- _Exercise_
Set down, exactly as they appear, the lines from the line holding "place('return_link_rod', linkRod(GRID_Y, RETURN_LOW), 'grid');" through the line holding "obj.parent = None", inclusive; output nothing outside that range.

== == ==

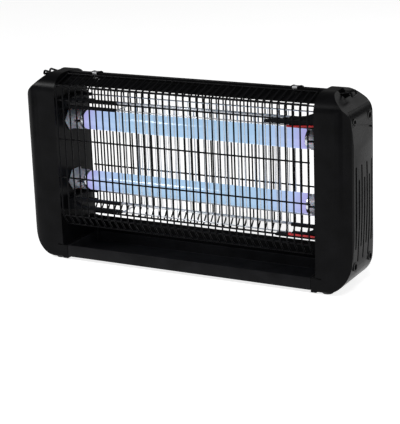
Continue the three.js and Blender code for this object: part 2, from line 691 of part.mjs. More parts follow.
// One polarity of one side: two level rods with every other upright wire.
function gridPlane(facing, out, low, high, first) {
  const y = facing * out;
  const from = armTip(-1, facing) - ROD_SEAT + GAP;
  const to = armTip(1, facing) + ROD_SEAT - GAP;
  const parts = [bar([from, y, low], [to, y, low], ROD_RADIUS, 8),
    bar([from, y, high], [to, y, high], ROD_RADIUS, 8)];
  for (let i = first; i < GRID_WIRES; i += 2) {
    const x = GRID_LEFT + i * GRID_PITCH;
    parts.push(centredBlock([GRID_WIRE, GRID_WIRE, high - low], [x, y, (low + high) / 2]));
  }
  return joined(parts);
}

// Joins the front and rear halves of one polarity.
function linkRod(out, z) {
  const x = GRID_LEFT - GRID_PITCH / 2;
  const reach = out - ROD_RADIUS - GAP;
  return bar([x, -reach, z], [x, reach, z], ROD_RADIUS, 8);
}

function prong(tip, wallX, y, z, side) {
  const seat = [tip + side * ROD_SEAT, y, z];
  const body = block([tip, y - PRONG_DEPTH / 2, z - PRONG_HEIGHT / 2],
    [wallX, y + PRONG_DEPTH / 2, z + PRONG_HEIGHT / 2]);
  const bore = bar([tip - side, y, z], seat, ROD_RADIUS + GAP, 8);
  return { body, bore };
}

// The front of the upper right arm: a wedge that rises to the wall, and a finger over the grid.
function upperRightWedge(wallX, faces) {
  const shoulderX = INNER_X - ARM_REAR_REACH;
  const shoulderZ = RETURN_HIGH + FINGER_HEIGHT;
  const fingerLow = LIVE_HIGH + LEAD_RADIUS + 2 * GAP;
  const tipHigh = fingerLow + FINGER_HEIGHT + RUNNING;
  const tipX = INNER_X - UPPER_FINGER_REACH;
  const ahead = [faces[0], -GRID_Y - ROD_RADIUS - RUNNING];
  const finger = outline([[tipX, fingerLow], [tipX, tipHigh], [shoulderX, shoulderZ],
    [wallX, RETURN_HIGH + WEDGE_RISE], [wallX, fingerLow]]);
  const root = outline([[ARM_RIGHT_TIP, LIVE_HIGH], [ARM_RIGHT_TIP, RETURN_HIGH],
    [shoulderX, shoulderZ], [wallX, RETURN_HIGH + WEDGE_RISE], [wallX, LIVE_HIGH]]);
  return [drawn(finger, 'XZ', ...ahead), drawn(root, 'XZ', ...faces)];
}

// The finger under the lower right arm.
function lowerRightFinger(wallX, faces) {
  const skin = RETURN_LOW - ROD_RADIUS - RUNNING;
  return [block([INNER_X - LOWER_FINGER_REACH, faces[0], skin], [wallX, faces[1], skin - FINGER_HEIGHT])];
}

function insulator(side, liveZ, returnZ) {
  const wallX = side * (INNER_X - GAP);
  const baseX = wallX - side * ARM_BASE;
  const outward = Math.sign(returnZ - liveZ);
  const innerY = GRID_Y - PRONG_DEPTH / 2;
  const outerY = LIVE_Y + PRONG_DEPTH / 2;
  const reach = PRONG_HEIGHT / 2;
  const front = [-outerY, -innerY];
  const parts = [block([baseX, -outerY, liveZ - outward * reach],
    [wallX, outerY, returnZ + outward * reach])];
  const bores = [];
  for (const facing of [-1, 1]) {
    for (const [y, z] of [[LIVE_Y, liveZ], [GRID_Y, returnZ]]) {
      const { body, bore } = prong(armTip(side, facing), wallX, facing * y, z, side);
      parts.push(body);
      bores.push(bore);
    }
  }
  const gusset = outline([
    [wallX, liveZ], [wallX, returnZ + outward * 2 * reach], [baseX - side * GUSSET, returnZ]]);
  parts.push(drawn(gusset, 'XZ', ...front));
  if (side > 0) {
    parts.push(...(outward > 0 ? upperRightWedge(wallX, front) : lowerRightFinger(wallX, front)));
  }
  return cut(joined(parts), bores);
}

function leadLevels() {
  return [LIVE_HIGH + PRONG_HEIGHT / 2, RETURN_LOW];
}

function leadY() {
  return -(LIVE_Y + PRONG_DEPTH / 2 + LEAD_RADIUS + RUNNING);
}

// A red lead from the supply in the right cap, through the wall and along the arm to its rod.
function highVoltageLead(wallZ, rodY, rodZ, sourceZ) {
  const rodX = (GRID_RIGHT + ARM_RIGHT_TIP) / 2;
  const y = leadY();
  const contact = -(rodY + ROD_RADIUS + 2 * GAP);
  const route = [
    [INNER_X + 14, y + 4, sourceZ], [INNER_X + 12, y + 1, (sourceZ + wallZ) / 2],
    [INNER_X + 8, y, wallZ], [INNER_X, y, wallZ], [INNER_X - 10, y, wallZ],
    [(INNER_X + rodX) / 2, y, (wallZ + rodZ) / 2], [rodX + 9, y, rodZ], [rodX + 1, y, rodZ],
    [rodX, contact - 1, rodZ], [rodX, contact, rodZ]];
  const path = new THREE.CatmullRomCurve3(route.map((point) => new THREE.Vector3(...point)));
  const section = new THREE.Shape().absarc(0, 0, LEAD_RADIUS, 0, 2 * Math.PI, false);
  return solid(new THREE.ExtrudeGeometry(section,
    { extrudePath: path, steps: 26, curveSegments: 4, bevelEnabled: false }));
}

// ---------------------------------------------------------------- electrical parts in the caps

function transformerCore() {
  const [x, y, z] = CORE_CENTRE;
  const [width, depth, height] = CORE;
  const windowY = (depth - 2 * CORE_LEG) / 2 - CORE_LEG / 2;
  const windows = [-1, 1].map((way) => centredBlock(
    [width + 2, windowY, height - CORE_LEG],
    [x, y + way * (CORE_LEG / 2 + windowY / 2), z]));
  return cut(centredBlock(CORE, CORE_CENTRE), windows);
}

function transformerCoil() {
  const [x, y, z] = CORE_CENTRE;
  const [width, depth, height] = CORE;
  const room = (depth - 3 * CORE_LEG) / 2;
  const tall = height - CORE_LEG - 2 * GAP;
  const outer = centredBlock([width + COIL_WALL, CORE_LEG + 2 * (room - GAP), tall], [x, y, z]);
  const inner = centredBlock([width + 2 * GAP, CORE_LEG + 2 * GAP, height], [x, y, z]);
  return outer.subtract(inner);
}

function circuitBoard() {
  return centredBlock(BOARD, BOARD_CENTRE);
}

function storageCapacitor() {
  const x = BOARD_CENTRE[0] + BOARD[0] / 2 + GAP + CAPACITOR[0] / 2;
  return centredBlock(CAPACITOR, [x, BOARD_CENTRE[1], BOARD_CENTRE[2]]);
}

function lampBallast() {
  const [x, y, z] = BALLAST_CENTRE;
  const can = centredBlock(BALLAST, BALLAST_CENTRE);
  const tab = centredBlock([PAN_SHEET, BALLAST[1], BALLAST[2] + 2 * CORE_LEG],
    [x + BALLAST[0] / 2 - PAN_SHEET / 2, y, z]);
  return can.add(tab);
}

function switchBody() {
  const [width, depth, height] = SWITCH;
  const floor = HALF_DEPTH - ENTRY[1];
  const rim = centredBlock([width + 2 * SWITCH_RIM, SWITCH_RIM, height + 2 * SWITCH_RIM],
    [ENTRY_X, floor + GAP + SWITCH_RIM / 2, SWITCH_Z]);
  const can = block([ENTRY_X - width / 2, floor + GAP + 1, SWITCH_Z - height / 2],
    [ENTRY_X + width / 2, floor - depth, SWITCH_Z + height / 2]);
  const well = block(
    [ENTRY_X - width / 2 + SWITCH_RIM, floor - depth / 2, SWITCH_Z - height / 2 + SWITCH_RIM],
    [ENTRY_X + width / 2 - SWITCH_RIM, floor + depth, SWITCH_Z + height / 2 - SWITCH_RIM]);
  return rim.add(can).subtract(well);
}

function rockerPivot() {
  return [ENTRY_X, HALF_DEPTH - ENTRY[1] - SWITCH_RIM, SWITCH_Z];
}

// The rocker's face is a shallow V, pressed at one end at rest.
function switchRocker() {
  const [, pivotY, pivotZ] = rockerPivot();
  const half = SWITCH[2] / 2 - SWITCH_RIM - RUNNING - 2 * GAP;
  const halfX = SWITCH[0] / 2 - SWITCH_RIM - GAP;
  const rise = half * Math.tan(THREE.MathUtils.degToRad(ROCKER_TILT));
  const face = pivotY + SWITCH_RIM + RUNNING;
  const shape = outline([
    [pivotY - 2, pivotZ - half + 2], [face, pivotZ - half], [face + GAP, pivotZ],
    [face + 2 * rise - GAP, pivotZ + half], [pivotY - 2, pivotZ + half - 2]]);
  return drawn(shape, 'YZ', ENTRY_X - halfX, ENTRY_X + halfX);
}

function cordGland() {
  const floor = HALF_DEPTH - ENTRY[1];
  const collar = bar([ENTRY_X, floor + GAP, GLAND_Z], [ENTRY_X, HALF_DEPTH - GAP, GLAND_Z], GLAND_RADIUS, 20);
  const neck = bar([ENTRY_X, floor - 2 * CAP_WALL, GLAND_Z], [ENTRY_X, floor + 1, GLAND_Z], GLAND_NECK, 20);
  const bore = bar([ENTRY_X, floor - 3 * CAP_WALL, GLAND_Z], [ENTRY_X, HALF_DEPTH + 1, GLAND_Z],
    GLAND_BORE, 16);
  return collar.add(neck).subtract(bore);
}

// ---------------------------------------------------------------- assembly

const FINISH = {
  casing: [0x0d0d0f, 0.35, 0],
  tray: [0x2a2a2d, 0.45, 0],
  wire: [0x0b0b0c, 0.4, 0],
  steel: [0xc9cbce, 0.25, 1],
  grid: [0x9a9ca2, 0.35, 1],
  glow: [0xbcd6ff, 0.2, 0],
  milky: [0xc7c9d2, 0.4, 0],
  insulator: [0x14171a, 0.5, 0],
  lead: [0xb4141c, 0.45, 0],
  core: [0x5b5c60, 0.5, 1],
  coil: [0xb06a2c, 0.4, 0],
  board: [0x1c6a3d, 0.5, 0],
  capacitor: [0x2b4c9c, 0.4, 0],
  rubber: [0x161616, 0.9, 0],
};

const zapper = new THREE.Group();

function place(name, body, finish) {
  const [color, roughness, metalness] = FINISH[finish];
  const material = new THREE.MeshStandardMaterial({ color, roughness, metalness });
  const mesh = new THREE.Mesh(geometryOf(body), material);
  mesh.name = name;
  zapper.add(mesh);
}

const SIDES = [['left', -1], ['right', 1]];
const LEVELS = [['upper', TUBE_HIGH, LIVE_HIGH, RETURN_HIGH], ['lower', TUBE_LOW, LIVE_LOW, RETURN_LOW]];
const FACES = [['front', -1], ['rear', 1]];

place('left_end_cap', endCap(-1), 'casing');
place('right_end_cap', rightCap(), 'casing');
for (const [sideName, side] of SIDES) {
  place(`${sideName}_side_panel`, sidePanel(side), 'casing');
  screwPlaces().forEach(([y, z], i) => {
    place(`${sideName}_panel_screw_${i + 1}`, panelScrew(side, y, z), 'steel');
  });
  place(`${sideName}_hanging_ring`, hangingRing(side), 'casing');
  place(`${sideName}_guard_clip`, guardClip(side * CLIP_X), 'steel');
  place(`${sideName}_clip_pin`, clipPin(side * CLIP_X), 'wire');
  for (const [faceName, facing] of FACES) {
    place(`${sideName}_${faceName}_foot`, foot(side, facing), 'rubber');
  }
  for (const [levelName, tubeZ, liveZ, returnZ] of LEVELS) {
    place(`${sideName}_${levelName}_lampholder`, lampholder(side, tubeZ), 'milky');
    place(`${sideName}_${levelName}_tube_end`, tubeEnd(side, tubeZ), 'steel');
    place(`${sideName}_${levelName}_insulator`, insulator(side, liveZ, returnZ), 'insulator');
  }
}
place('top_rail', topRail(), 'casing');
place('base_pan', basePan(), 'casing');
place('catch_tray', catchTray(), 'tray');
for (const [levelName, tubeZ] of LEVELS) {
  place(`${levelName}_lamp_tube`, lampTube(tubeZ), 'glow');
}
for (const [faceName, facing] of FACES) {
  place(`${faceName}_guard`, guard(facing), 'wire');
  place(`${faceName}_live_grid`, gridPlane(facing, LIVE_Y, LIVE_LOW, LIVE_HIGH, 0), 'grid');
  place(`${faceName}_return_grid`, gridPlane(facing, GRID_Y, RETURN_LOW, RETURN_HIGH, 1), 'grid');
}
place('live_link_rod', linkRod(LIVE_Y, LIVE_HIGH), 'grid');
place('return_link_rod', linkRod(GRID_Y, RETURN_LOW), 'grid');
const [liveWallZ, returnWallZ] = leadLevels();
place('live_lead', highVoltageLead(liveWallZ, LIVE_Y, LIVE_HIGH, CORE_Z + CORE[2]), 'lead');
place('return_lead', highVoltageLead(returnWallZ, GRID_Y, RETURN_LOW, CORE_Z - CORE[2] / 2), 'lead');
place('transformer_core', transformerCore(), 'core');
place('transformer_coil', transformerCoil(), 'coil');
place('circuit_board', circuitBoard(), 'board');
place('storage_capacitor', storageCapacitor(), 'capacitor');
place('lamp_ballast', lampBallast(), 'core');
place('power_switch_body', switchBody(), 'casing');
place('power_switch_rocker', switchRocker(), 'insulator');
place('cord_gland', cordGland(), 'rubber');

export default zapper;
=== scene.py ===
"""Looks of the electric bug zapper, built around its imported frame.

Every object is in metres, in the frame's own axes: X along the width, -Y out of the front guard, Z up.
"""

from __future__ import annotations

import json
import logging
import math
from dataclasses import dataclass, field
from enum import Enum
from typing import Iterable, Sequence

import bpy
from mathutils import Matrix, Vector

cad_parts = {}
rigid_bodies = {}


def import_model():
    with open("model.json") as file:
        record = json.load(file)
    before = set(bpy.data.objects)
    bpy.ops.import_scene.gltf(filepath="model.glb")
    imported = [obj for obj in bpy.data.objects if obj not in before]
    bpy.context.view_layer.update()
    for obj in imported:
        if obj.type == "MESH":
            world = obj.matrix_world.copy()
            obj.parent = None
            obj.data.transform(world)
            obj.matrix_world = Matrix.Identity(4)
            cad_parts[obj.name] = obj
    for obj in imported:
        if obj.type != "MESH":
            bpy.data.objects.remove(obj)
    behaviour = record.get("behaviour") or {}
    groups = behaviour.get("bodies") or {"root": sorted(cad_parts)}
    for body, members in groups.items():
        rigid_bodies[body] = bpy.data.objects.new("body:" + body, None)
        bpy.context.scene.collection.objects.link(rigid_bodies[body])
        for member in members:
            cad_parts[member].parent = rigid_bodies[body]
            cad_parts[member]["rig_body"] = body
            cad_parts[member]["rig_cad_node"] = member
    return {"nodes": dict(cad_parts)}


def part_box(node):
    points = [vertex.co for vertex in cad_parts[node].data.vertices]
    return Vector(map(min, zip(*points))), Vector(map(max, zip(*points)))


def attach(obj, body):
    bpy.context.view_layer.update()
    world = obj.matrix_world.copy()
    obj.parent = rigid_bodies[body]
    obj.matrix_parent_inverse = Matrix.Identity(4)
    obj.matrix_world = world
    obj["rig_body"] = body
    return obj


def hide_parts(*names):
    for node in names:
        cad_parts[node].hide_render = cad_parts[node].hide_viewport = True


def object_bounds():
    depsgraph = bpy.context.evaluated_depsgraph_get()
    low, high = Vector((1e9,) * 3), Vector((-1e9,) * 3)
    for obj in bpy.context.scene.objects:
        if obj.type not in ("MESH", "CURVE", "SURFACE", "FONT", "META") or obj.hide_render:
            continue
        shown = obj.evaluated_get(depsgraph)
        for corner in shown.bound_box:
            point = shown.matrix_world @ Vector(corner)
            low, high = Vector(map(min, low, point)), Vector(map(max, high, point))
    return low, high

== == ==

- _Answer below_
place('return_link_rod', linkRod(GRID_Y, RETURN_LOW), 'grid');
const [liveWallZ, returnWallZ] = leadLevels();
place('live_lead', highVoltageLead(liveWallZ, LIVE_Y, LIVE_HIGH, CORE_Z + CORE[2]), 'lead');
place('return_lead', highVoltageLead(returnWallZ, GRID_Y, RETURN_LOW, CORE_Z - CORE[2] / 2), 'lead');
place('transformer_core', transformerCore(), 'core');
place('transformer_coil', transformerCoil(), 'coil');
place('circuit_board', circuitBoard(), 'board');
place('storage_capacitor', storageCapacitor(), 'capacitor');
place('lamp_ballast', lampBallast(), 'core');
place('power_switch_body', switchBody(), 'casing');
place('power_switch_rocker', switchRocker(), 'insulator');
place('cord_gland', cordGland(), 'rubber');

export default zapper;
=== scene.py ===
"""Looks of the electric bug zapper, built around its imported frame.

Every object is in metres, in the frame's own axes: X along the width, -Y out of the front guard, Z up.
"""

from __future__ import annotations

import json
import logging
import math
from dataclasses import dataclass, field
from enum import Enum
from typing import Iterable, Sequence

import bpy
from mathutils import Matrix, Vector

cad_parts = {}
rigid_bodies = {}


def import_model():
    with open("model.json") as file:
        record = json.load(file)
    before = set(bpy.data.objects)
    bpy.ops.import_scene.gltf(filepath="model.glb")
    imported = [obj for obj in bpy.data.objects if obj not in before]
    bpy.context.view_layer.update()
    for obj in imported:
        if obj.type == "MESH":
            world = obj.matrix_world.copy()
            obj.parent = None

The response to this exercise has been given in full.